The consent and communication framework
Getting rebooking right requires proper consent management. You need permission to communicate, but aggressive opt-in requests just annoy people.
During online booking, default opt-in to stay updates only. Make marketing communications a separate, clear choice. "Would you like to receive special offers and rebooking reminders?" beats burying consent in terms and conditions.
At intake, verify preferences verbally. "I see you're opted in for stay updates—would you also like early access to holiday bookings and special promotions?" This increases marketing consent rates while showing you respect their preferences. Small thing, but it works.
Post-stay feedback requests don't require marketing consent—they're transactional communications about service delivery. But include a soft opt-in at the end: "Want first notice about availability and special rates? Join our VIP booking list."

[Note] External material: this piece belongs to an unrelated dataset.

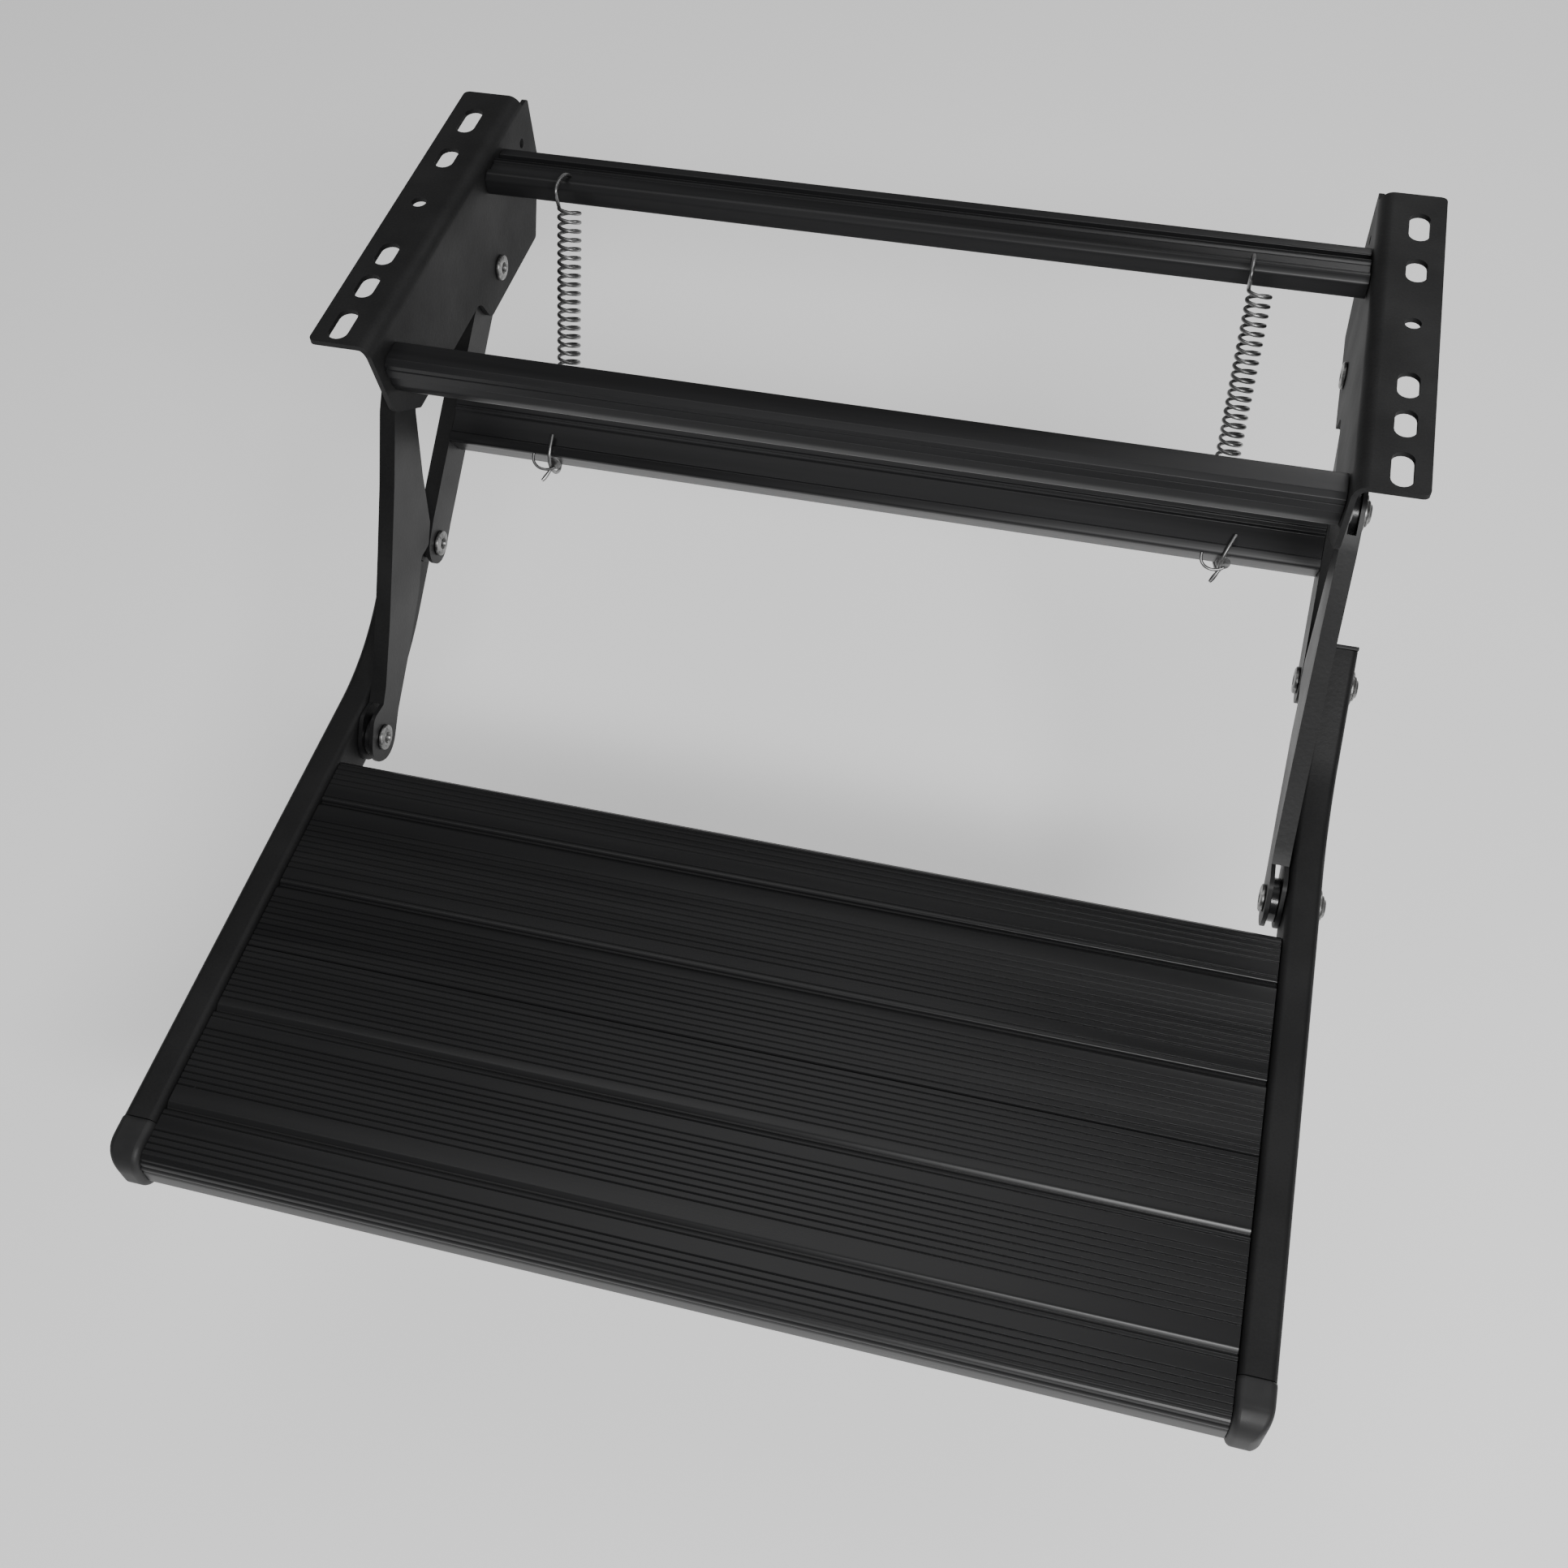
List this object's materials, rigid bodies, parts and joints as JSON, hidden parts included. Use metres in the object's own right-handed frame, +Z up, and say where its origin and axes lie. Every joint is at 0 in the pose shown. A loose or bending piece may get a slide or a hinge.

Build preference centers, not just unsubscribe buttons. Let clients choose frequency (weekly, monthly, quarterly) and content type (promotions only, facility updates, pet care tips). Partial engagement beats total opt-out.
Honor preferences immediately and consistently. Client says monthly only? Don't send weekly "exceptions." Trust erodes fast when you abuse communication permissions. Document everything in your operational system—who opted in when, preference changes, full communication history. This protects against compliance issues while enabling actually personalized outreach.
Failed rebooking and what it teaches
Every lost client tells you something about an operational gap. The question is whether you're paying attention.
Track rebooking failure reasons systematically. When someone doesn't return, find out why. Send a brief survey around 90–120 days after their last stay: "We noticed you haven't booked recently—mind sharing why?" Give them real options: price, location, service issues, no travel needs, switched providers.
Price complaints often mask value perception problems. When clients say you cost too much, they're usually saying you didn't demonstrate enough value to justify the cost. That's an operational and communication problem, not a pricing problem. Cutting rates won't fix it.
Service issues need immediate review. One complaint might be a personality conflict. Three similar complaints point to something systematic. Don't wait for it to show up on Yelp before addressing it.
Competitive switches reveal positioning weaknesses. Clients leaving for a facility with grooming? Maybe consider adding that service. Switching to home-based sitters? Lean harder into professional oversight and safety protocols in your messaging.
The "no travel" response isn't a dead end—these clients will travel again. Keep them on a quarterly touchpoint schedule with facility updates and gentle reminders.
Technology and automation in retention operations
Manual retention management starts breaking down somewhere around 150–200 active clients. You need automation to scale personalized communication without burning out your staff.
Modern pet hotel management platforms should handle basic retention workflows automatically. Post-stay emails, rebooking reminders, birthday messages—these should trigger without daily input from your team. The system tracks booking patterns, calculates outreach timing, and personalizes content based on pet and owner data.
Automation doesn't have to mean impersonal. AI-powered operational platforms can reference specific pets by name, pull previous stay details, and adjust messaging based on client history. "Since Princess enjoyed our cat condos last March, we wanted to let you know about our new climbing tower installation" feels personal even when systematically generated.
The real value comes from behavioral triggers. System notices a regular client hasn't booked their usual summer stay? Automatic check-in message goes out. Feedback score drops below threshold? Management gets an alert for personal follow-up. Rebooking rate for a client cohort falls below target? The platform flags it for campaign adjustment.
Integration matters too. Your retention system should connect with booking, payment, and communication tools. When a client books, every part of the system updates. When they leave feedback, it flows into their profile. When capacity changes, relevant clients get notified automatically. That coordination eliminates the dropped balls that cost you bookings without anyone on your team realizing it's happening.
The compound effect of systematic retention
A few years from now, your pet hotel will be one of two types. Either you'll still be churning through new clients, spending heavily on acquisition, and wondering why occupancy feels unpredictable. Or you'll have built a system where 60–70% of revenue comes from repeat clients who book predictably and refer enthusiastically.
The difference isn't better facilities or lower prices. It's whether retention is actually built into your operations. Most hotels leave every post-checkout interaction to chance. The ones that systematize those touchpoints—even imperfectly—end up in a fundamentally different financial position.
Start simple. Map your current client lifecycle. Find the gaps—where do you go silent? Where do clients drift away? Build one message sequence. Track one new metric. Test one rebooking trigger. Small improvements compound into real change over time.
Every month without a proper retention system, you're losing clients who could have generated thousands in lifetime value. More importantly, you're missing the chance to build a business that runs on relationships rather than constant recruitment. The hotels that figure this out won't just survive—they'll dominate their local markets while spending less on marketing than competitors who never solved the retention problem.